Architecture of Selenium WebDriver
By Sonal Dwivedi, Community Contributor - September 4, 2023
Testing is an indispensable part of Software Development and no product can be launched in the market without proper testing. As we live in the fastest growing era and a competitive market, developing and releasing the product should be expeditious. This reasons the need for automation testing. And when we are talking about web automation, Selenium is one of the popular open-source test automation frameworks used for web automation testing across the industry.
Selenium History
In 2004, Jason Huggins a software Engineer at ThoughtWorks created a program using JavaScript which was called as JavaScriptRunner to test web applications through script. It gained momentum in the testing community and later they made it open-source and renamed it as Selenium Core.
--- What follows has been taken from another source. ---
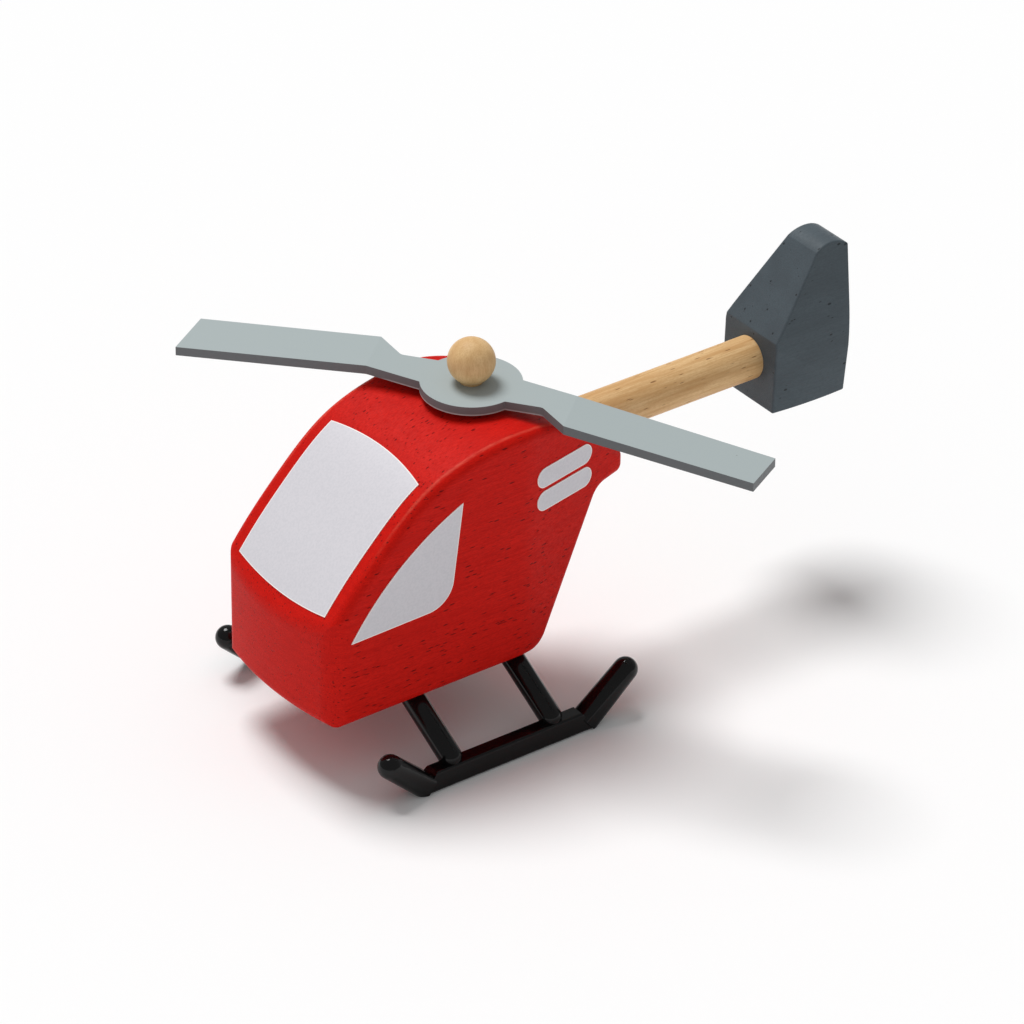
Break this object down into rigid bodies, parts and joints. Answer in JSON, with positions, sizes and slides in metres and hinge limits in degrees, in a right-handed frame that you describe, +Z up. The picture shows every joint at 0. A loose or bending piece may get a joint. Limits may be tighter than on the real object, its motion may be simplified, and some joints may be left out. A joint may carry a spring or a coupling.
{
  "type": "toy helicopter",
  "caption": "Small wooden toy helicopter: solid red body with stick-on windows, dowel tail boom with a fin block, free-spinning rotor under a ball knob, and black moulded skids.",
  "frame": {"origin": "middle of the toy's overall footprint, on the surface that the skids stand on", "axes": "+X towards the nose, +Y to port, +Z up"},
  "size_m": [0.1826, 0.1492, 0.1023],
  "materials": {
    "body_wood": "satin red stain over open grain",
    "dowel_wood": "plain sanded hardwood",
    "fin_wood": "satin slate-grey stain",
    "rotor_plastic": "fine matte",
    "washer_plastic": "matte",
    "gear_plastic": "glossy moulded",
    "screw_steel": "zinc plated",
    "sticker_film": "satin silver-grey film"
  },
  "bodies": {
    "airframe": {"fuselage": "body_wood", "tail_boom": "dowel_wood", "tail_fin": "fin_wood", "rotor_axle": "dowel_wood", "rotor_washer": "washer_plastic", "rotor_knob": "dowel_wood", "landing_gear": "gear_plastic", "gear_screws": "screw_steel", "windshield_sticker": "sticker_film", "port_window_sticker": "sticker_film", "starboard_window_sticker": "sticker_film", "port_upper_stripe": "sticker_film", "port_lower_stripe": "sticker_film", "starboard_upper_stripe": "sticker_film", "starboard_lower_stripe": "sticker_film"},
    "rotor_body": {"rotor": "rotor_plastic"}
  },
  "joints": [
    {"name": "rotor_spin", "type": "hinge", "parent": "airframe", "child": "rotor_body", "pos_m": [0.0279, 0, 0.09], "axis": [0, 0, 1], "continuous": true}
  ]
}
It allowed developers to automate web browsers by executing JavaScript commands directly in the browser. Later in 2006, Selenium Core got upgraded to Selenium Remote Control (Selenium RC) or Selenium 1. Selenium RC introduced a server component which acted as a proxy between the test script and the browser. This enabled cross-browser testing and supported multiple programming languages.
In 2009, Simon Stewart (then at Google) created a new cross platform library called WebDriver to automate browser testing. It was designed to overcome the complexities in Selenium RC and provide a simple and consistent interface by using native browser automation APIs rather than JavaScript injection.
In 2011, Selenium RC and Selenium WebDriver were combined to form Selenium 2 and over the years Selenium has gone into major updates and Selenium 3 got introduced in 2016 with bug fixes, security enhancements and support for modern browsers. Selenium 4 is the latest release with several new features and enhancements from previous versions and is fully W3C compliant.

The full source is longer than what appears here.